2. La réflexion dans l'action (RDA)

Pour Schön, la pratique de l'enseignement se présente comme une réalité artisanale à double face:

Le changement des pratiques, dans cette perspective, ne vient pas d'un constat ponctuel d'échec, ni d'un inventaire délibéré des alternatives possibles. Il s'agit plutôt d'une restructuration de la Gestalt, appelée par les événements et par le fait que le cours même de l'action, par exemple la manière qu'ont les élèves de réagir à telle ou telle situation d'apprentissage proposée, amène à voir les choses différemment. La signification de la connaissance professionnelle, ainsi que le sens du changement, lorsque il est nécessaire, émergent immédiatement de l'interaction directe entre le praticien et l'action.

Schön distingue quatre composantes de la réflexion dans l'action:

a. Les média, le langage et les répertoires auxquels les praticiens recourent pour décrire la réalité et pour conduire des expériences.

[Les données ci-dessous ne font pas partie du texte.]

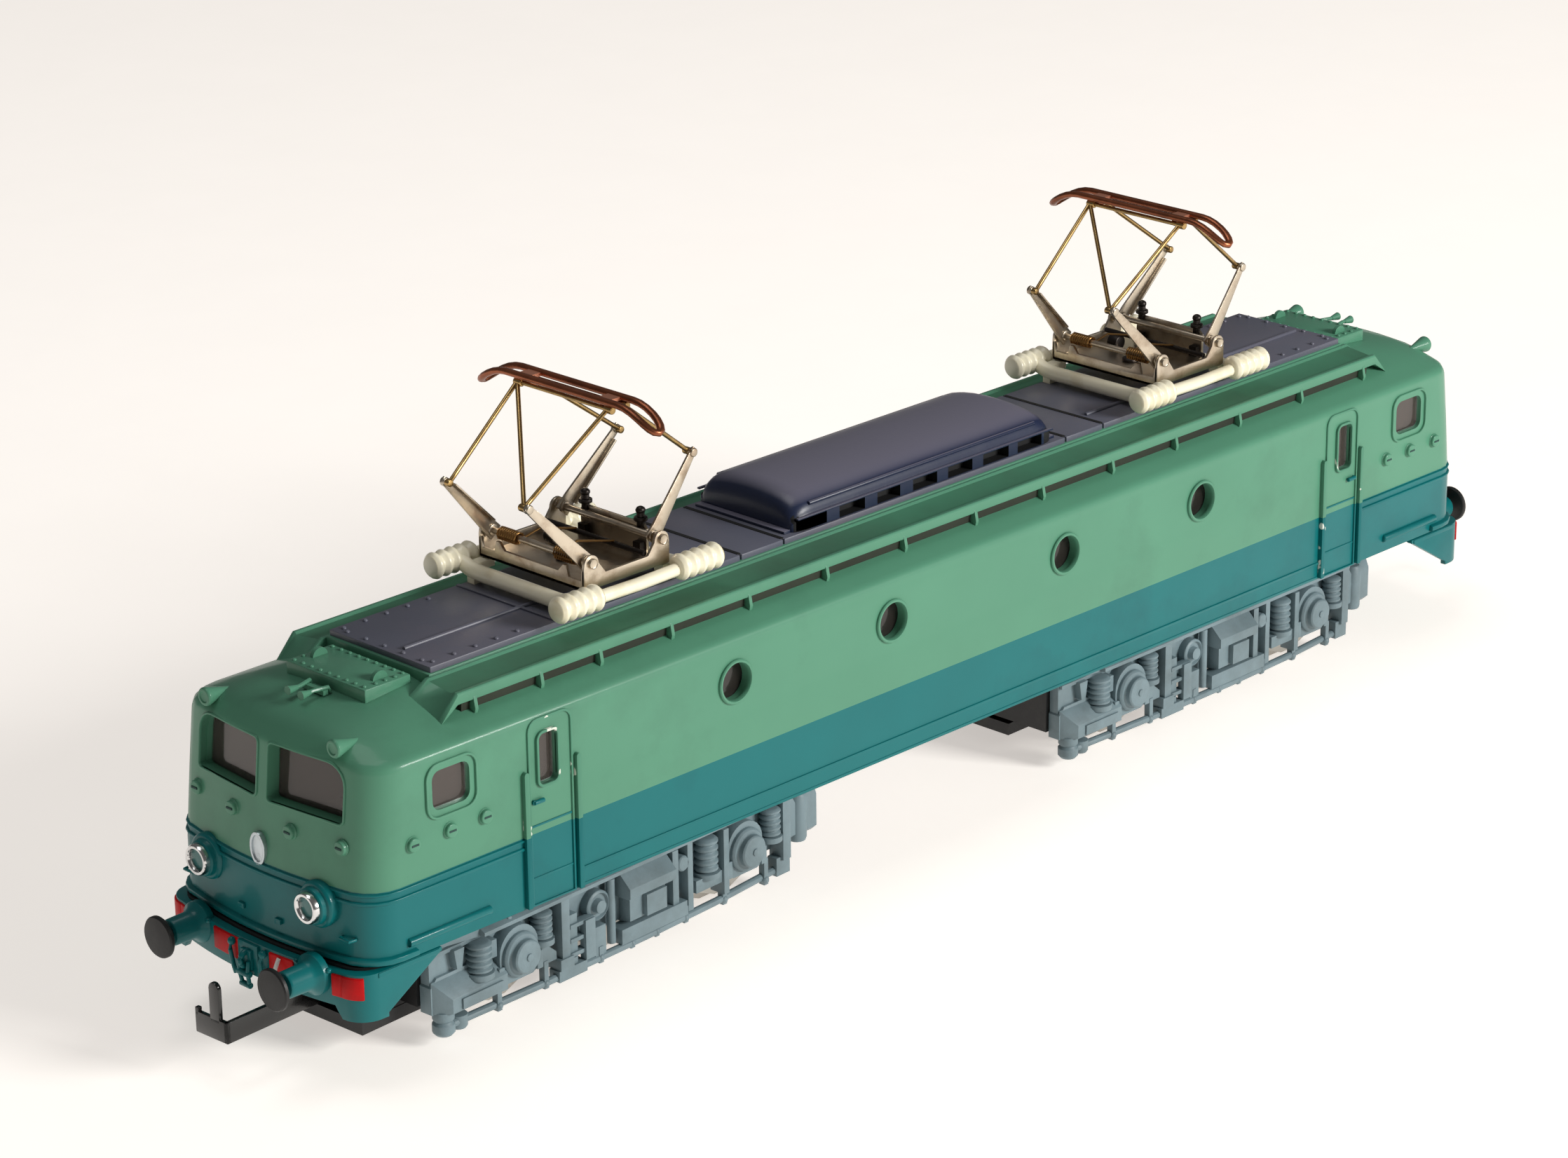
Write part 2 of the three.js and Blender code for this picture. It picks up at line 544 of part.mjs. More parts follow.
function keeperPlate(geared) {
  const { bottom, top } = KEEPER;
  const innerY = geared ? BLOCK.gearSideY : BLOCK.sideY;
  const pocketFloor = box(-POCKET.endX, -POCKET.backX + 1, -POCKET.halfWidth, POCKET.halfWidth, bottom, top);
  const pin = rod('z', PIN.radius, top - 0.5, POCKET.roofZ - 0.15, [-COUPLER.pivotX, 0, 0], 10);
  return join(box(-POCKET.backX, BLOCK.endX, -BLOCK.sideY, innerY, bottom, top), pocketFloor, pin);
}

// Looking at a side from outside, its angular end block is always on the left. All x below are for
// that view, counted from the pivot, and every depth is counted outwards from the bogie's centre line.
function sideframe(side) {
  const s = -side;
  const inner = BLOCK.crossY + 0.1;
  const part = (x0, x1, depth, z0, z1) => box(s * x0, s * x1, side * inner, side * depth, z0, z1);
  const plan = (points, z0, z1) => {
    const placed = points.map(([x, y]) => [s * x, side * y]);
    return prismSolid('z', placed, z0, z1);
  };
  const { left, right, plateY, plateBottom, plateTop, flangeY, flangeTop, axleBox, spring, rail } = FRAME;
  const plateView = [[left, inner], [left, 11.4], [-24.5, plateY], [right, plateY], [right, inner]];
  const flangeView = [[left, inner], [left, 12.2], [-25, flangeY], [right, flangeY], [right, inner]];
  const endView = [[left, inner], [left + 0.4, 12], [-29.8, flangeY], [-21.5, flangeY], [-21.5, inner]];
  const plate = plan(plateView, plateBottom, plateTop);
  const flange = plan(flangeView, plateTop - 0.1, flangeTop);
  const footStep = box(s * left, s * (left + 1.8), side * 11.9, side * 13.7, 1.5, plateBottom);
  let frame = join(plate, flange, plan(endView, 4.4, 6.8), footStep);
  frame = join(frame, part(-31, 26.5, rail.depth, rail.bottom, rail.top), part(-2.6, 8.5, 14.2, 1.4, 5));
  frame = join(frame, part(-10.9, -9.4, 14.2, 4, plateTop), part(25, right, flangeY, 5, plateTop));
  frame = join(frame, part(right, 33.4, 12.2, 5, 11.5));
  const hoodView = [[-3.4, plateY], [5.6, plateY], [5.6, 15.2], [-2.2, 15.2]];
  frame = join(frame, plan(hoodView, 5, 9.4), part(-2.6, 5.4, 13.8, 9, plateTop));
  for (const x of [-axleBox.x, axleBox.x]) {
    frame = join(frame, part(x - 2.9, x + 2.9, 14, 5, plateTop));
    const [from, to] = side > 0 ? [inner, axleBox.depth] : [-axleBox.depth, -inner];
    frame = join(frame, rod('y', axleBox.radius, from, to, [s * x, 0, WHEEL.flange], 12));
  }
  for (const x of spring.xs) {
    frame = join(frame, rod('z', spring.radius, 6, plateTop, [s * x, side * spring.y, 0], 10));
  }
  return frame;
}

// Seen from above, the bar runs beside the pivot's centre line and the front plate crosses it.
function coupler(tipX) {
  const { pivotX, eye, sheet, bottom, top, barY, plateY, prongY, prongTop, stopTop } = COUPLER;
  const ring = rod('z', eye, bottom, top, [-pivotX, 0, 0], 12);
  const neck = box(-pivotX - 1.4, -pivotX + 1.4, barY, 0, bottom, top);
  const bar = box(-tipX, -pivotX, barY, barY + sheet, bottom, top);
  const plate = box(-tipX, -tipX + sheet, barY, plateY, bottom, top);
  const prong = box(-tipX, -tipX + sheet, prongY[0], prongY[1], top - 0.5, prongTop);
  const stop = box(-tipX, -tipX + sheet, plateY - sheet, plateY, top - 0.5, stopTop);
  const bore = rod('z', PIN.bore, bottom - 1, top + 1, [-pivotX, 0, 0], 10);
  return cut(join(ring, neck, bar, plate, prong, stop), bore);
}

function buildBogie(index) {
  const number = index + 1;
  const motored = index === 1;
  const group = new THREE.Group();
  const halfTurn = motored ? 180 : 0;
  group.rotation.z = THREE.MathUtils.degToRad(halfTurn + BOGIE_ANGLE[index]);
  group.position.set(BOGIE_X[index], 0, 0);
  whole.add(group);

  place(`bogie_block_${number}`, motored ? motorBlock() : trailingBlock(), 'black', 0.5, 0.1, group);
  place(`wheel_keeper_${number}`, keeperPlate(motored), 'black', 0.5, 0.1, group);
  place(`sideframe_${number}_a`, sideframe(-1), 'bogie', 0.55, 0, group);
  place(`sideframe_${number}_b`, sideframe(1), 'bogie', 0.55, 0, group);
  AXLE_X.forEach((x, i) => {
    place(`wheelset_${number}_${i + 1}`, wheelset(x, motored), 'steel', 0.3, 0.9, group);
  });

  place(`coupler_${number}`, coupler(COUPLER.tipX[index]), 'black', 0.45, 0.2, group);
  return group;
}

const trailingBogie = buildBogie(0);
const motorBogie = buildBogie(1);
place('pivot_screw', pivotScrew(), 'steel', 0.35, 0.9, trailingBogie);

// ---------------------------------------------------------------- motor and gear train

function loopBored(outline, from, to, bore, centre, sides = 10) {
  const [x, z] = centre;
  return cut(prismSolid('y', outline, from, to), rod('y', bore, from - 1, to + 1, [x, 0, z], sides));
}

function freeGear(x, z, teeth, toothAngle) {
  return cut(gearAt(x, z, teeth, toothAngle), rod('y', PIN.bore, 0, 9, [x, 0, z], 10));
}

function rotor() {
  const { radius, from, to, shaft, shaftFrom } = ROTOR;
  const profile = [
    [0, shaftFrom], [shaft, shaftFrom], [shaft, from - 1.6], [2, from - 1.6], [2, from],
    [radius, from], [radius, to], [shaft, to], [shaft, GEAR.to + 0.6], [0, GEAR.to + 0.6],
  ];
  return join(turned('y', profile, [0, 0, ROTOR_Z], 12), gearAt(0, ROTOR_Z, GEAR.pinionTeeth, -90));
}

function magnetFrame() {
  const { halfLength, bottom, top, from, to } = MAGNET;
  const chamfer = 2.5;
  const outline = mirrored([
    [halfLength, bottom], [halfLength, top - chamfer], [halfLength - chamfer, top],
  ]);
  const frame = loopBored(outline, from, to, ROTOR.magnetBore, [0, ROTOR_Z], 20);
  const post = box(-2.5, 2.5, -0.3, 5, bottom - 1, ROTOR_Z - ROTOR.magnetBore + 1.5);
  return cut(frame, post);
}

function brushPlate() {
  const outline = mirrored([[6.5, 19.2], [6.5, 27.5], [4, 30]]);
  return loopBored(outline, -7.6, MAGNET.from - 1.1, PIN.bore, [0, ROTOR_Z]);
}

function turntableRetainer() {
  const z = CHASSIS.top + 0.2;
  const ring = cut(rod('z', TURNTABLE.retainer, z, z + 0.8, [0, 0, 0], 24),
    rod('z', 13.2, z - 1, z + 2, [0, 0, 0], 24));
  return ring;
}

place('turntable_retainer', turntableRetainer(), 'steel', 0.4, 0.8, motorBogie);
place('motor_magnet', magnetFrame(), 'zinc', 0.5, 0.6, motorBogie);
place('motor_brush_plate', brushPlate(), 'black', 0.5, 0, motorBogie);
place('motor_rotor', rotor(), 'winding', 0.4, 0.6, motorBogie);
place('idler_gear_top', freeGear(0, TOP_GEAR_Z, GEAR.topTeeth, -90 + halfTooth(GEAR.topTeeth)),
  'brass', 0.4, 0.8, motorBogie);
place('idler_gear_outer', freeGear(-SIDE_GEAR_X, WHEEL.flange, GEAR.sideTeeth, halfTooth(GEAR.sideTeeth)),
  'brass', 0.4, 0.8, motorBogie);
place('idler_gear_inner', freeGear(SIDE_GEAR_X, WHEEL.flange, GEAR.sideTeeth, halfTooth(GEAR.sideTeeth)),
  'brass', 0.4, 0.8, motorBogie);

// ---------------------------------------------------------------- pantographs

function insulatorFrame(x) {
  const { barrelY, z, radius, from, to, beamX, footZ } = INSULATOR;
  let frame = null;
  for (const end of [-1, 1]) {
    const beam = box(x + end * (beamX - 0.9), x + end * (beamX + 0.9), -barrelY, barrelY, z - 1, z + 0.7);
    frame = frame ? join(frame, beam) : beam;
    for (const side of [-1, 1]) {
      const [x0, x1] = end > 0 ? [from, to] : [-to, -from];
      frame = join(frame, rod('x', radius, x + x0, x + x1, [0, side * barrelY, z], 10));
      frame = join(frame, box(x + end * 7, x + end * 9, side * 9.9, side * 11.5, footZ, z));
      const seatTop = TRAY.floor - 0.1;
      frame = join(frame, box(x + end * 5.6, x + end * beamX, side * 7.4, side * barrelY, z - 1, seatTop));
    }
  }
  for (const side of [-1, 1]) {
    const [nearY, farY] = [side * (barrelY - 0.8), side * (barrelY + 0.8)];
    frame = join(frame, box(x - from - 1, x + from + 1, nearY, farY, z - 1, z + 0.6));
  }
  return frame;
}

function pantographBase(x) {
  const { floor, sheet, frontTop, rearTop, earTop } = TRAY;
  let tray = box(x - TRAY.x, x + TRAY.x, -TRAY.y, TRAY.y, floor, floor + sheet);
  tray = join(tray, box(x - TRAY.x, x - TRAY.x + sheet, -TRAY.y, TRAY.y, floor, frontTop));
  tray = join(tray, box(x + TRAY.x - sheet, x + TRAY.x, -5.6, 5.6, floor, rearTop));
  for (const side of [-1, 1]) {
    const [y0, y1] = [side * (TRAY.y - sheet), side * TRAY.y];
    tray = join(tray, box(x - TRAY.x, x + TRAY.x, y0, y1, floor, floor + 1.4));
    for (const end of [-1, 1]) {
      const ear = x + end * PANTO.pivot[0];
      tray = join(tray, box(ear - 1.1, ear + 1.1, y0, y1, floor, earTop));
    }
    tray = join(tray, rod('z', 0.4, rearTop - 0.5, rearTop + 1.8, [x + TRAY.x - 0.4, side * 4.7, 0], 8));
  }
  return tray;
}

function lowerArm(x, end, ys) {
  const [pivotX, pivotZ] = PANTO.pivot;
  const [kneeX, kneeZ] = PANTO.knee;
  let arm = rod('y', PANTO.shaft, -ys[0] - 0.3, ys[0] + 0.3, [x + end * pivotX, 0, pivotZ], 8);
  for (const side of [-1, 1]) {
    const foot = [x + end * pivotX, side * ys[0], pivotZ];
    const knee = [x + end * kneeX, side * ys[1], kneeZ];
    arm = join(arm, strut(foot, knee, 1.3, 0.4));
    arm = join(arm, rod('y', 0.7, side * ys[1] - 0.22, side * ys[1] + 0.22, [x + end * kneeX, 0, kneeZ], 8));
  }
  return arm;
}

function upperArm(x, end, kneeY, braced) {
  const [kneeX, kneeZ] = PANTO.knee;
  const [crownX, crownZ] = PANTO.crown;
  const knee = (side) => [x + end * kneeX, side * (kneeY - 0.75), kneeZ];
  const crown = (side) => [x + end * crownX, side * PANTO.crownY, crownZ];
  let frame = rod('y', PANTO.wire, -PANTO.crownY - 0.4, PANTO.crownY + 0.4, [x + end * crownX, 0, crownZ], 6);
  for (const side of [-1, 1]) {
    frame = join(frame, wire(knee(side), crown(side), PANTO.wire));
    frame = join(frame, rod('y', 0.6, side * (kneeY - 0.75) - 0.25, side * (kneeY - 0.75) + 0.25,
      [x + end * kneeX, 0, kneeZ], 8));
  }
  return braced ? join(frame, wire(knee(-1), crown(1), PANTO.wire)) : frame;
}

function collectorHead(x) {
  const { z, stripX, stripY, hornY, hornDrop, plateY } = HEAD;
  const up = new THREE.Vector3(0, 0, 1);
  let head = null;
  for (const end of [-1, 1]) {
    const at = x + end * stripX;
    const strip = box(at - 0.5, at + 0.5, -stripY, stripY, z - 0.2, z + 0.2);
    head = head ? join(head, strip) : strip;
    for (const side of [-1, 1]) {
      head = join(head, strut([at, side * (stripY - 0.2), z], [at, side * 12.4, z - 0.7], 1.0, 0.4, up));
      head = join(head, strut([at, side * 12.3, z - 0.65], [at, side * hornY, z - hornDrop], 1.0, 0.4, up));
    }
  }
  for (const side of [-1, 1]) {
    const [nearY, farY] = [side * (plateY - 0.9), side * (plateY + 0.9)];
    head = join(head, box(x - stripX, x + stripX, nearY, farY, z - 0.2, z + 0.1));
    head = join(head, box(x - stripX - 0.5, x + stripX + 0.5, side * (hornY - 0.5), side * (hornY + 0.2),
      z - hornDrop - 0.2, z - hornDrop + 0.3));
  }
  return head;
}

PANTO_X.forEach((x, index) => {
  const number = index + 1;
  place(`insulator_frame_${number}`, insulatorFrame(x), 'cream', 0.4, 0);
  place(`pantograph_base_${number}`, pantographBase(x), 'nickel', 0.35, 0.9);
  place(`lower_arm_front_${number}`, lowerArm(x, -1, PANTO.frontY), 'nickel', 0.3, 0.9);
  place(`lower_arm_rear_${number}`, lowerArm(x, 1, PANTO.rearY), 'nickel', 0.3, 0.9);
  place(`upper_arm_front_${number}`, upperArm(x, -1, PANTO.frontY[1], true), 'nickel', 0.3, 0.9);
  place(`upper_arm_rear_${number}`, upperArm(x, 1, PANTO.rearY[1], false), 'nickel', 0.3, 0.9);
  place(`collector_head_${number}`, collectorHead(x), 'copper', 0.35, 0.9);
});

export default whole;
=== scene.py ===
import math

import bpy
import bmesh
from mathutils import Matrix, Vector
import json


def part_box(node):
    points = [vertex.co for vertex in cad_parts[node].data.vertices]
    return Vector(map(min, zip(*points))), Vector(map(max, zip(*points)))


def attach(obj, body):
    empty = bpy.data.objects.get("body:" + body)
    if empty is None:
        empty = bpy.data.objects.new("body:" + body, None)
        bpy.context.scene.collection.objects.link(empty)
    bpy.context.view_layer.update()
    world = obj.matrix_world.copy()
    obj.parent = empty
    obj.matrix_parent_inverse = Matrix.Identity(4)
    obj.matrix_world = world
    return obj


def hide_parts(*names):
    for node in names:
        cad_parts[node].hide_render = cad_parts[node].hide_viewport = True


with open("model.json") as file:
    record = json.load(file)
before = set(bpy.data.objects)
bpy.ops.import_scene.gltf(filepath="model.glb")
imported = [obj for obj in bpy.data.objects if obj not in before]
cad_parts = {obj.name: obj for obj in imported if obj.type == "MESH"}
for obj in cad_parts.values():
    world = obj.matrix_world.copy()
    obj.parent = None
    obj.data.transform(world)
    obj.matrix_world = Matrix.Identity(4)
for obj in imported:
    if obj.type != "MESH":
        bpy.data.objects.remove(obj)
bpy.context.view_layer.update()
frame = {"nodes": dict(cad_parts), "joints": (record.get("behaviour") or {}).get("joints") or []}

MM = 0.001
ENDS = (-1, 1)
SIDES = (-1, 1)
ROOT = "locomotive"

# ---------------------------------------------------------------- dimensions, millimetres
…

b. Les représentations et les critères d'appréciation auxquels les praticiens se réfèrent pour définir un problème, pour mener leur enquête, pour conduire un entretien.

c. Le cadre général de pensée par rapport auquel les praticiens interprètent les phénomènes observés.

d. Les définitions de rôles à travers lesquelles les praticiens déterminent leurs tâches et limitent leur contexte de travail.

Reprenons-les une à une.

2.1 Décrire la réalité

Il existe, entre les enseignants, des différences importantes dans leur manière de percevoir et de décrire la réalité, de conduire des expériences. Ces différences sont dûes, parmi d'autres, à leur processus de socialisation dans le métier, à leur biographie professionnelle et personnelle, aux influences qu'ils subissent, consciemment ou inconsciemment, au contexte dans lequel ils vivent. Il est important de savoir que trois enseignants confrontés au même événement dans une classe donneront une description différente de ce qui s'est passé, en raisons du "feeling" particulier que chacun a développé, quant aux média, langages et répertoires adéquats pour transmettre l'expérience. A cause de ces différences interindividuelles, l'art d'une pratique tend souvent à être opaque pour autrui, même entre praticiens, parce que les similarités sous-jacentes ne sont pas perçues, et que les uns et les autres sont convaincus de n'avoir rien à se dire. A l'inverse, à force de bonne volonté, il arrive que les interlocuteurs croient communiquer, pour ne se rendre compte que trop tard qu'au fond, ils ne parlaient pas de la même chose...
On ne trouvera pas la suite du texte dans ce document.